Tight oil resources have become increasingly important as massive hydraulic fracturing techniques breakthrough. Water flooding is generally applied to tight oil reservoirs; however, the oil recovery achieved by water flooding is quite low. A CO2 miscible flooding process is regarded as a primary enhanced oil recovery (EOR) technique for conventional oil reservoirs as CO2 can extract oil even at a high water cut. Furthermore, many CO2 field trials in low permeability reservoirs have been recorded as successful. As CO2 utilization efficiency drops when formation permeability goes down, CO2 injection in a miscible condition for tight oil exploitation may not be as profitable as that in conventional oil reservoirs.

In tight formations, there exist small pore throats, even at nanoscale. As the confined space in nanopores may shift a phase envelop and lower CO2 minimum miscible pressure (MMP), operating a well in a near-miscible region where pressure is slightly less than MMP as measured in the lab may result in a good chance of miscibility for some parts of a tight oil reservoir.

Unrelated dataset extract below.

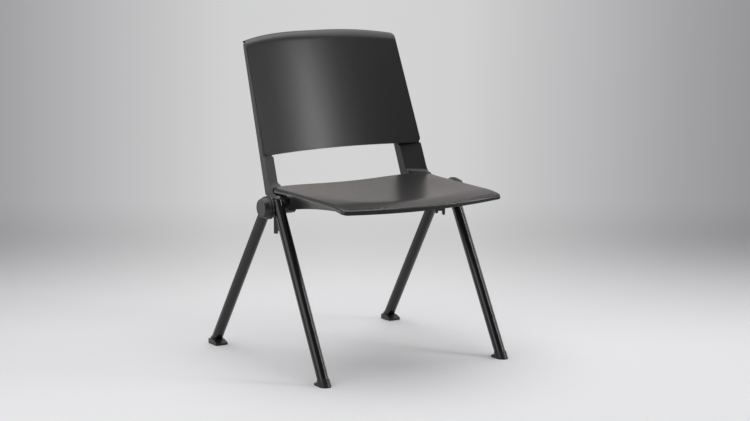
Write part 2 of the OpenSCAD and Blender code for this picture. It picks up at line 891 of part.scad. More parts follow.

In this paper, equations of state (EOS) calculations are conducted in order to see the effects of confinement on a CO2 injection process in tight oil reservoirs. On the basis of Cardium reservoir properties, numerical reservoir simulations are run to investigate the effects of confinement caused by a small pore throat size in 50 nm and 10nm on the CO2 injection process. Comparisons of CO2 near-miscible and miscible processes are made with various pore throat sizes. Results show that confinement effects in tight formations help to lower the bubble point pressure and boost an oil rate during CO2 injection. However, CO2 EOR efficiency goes down as formation pressure approaches MMP as mearsured in the lab. It is not necessary for CO2 injection to operate in an above MMP condition in tight formations, where a nanopore size is present. In this way, the volume of CO2 injected can be reduced. For tight oil reservoirs with a small pore throat size, a CO2 near-miscible process is more suitable than miscible flooding.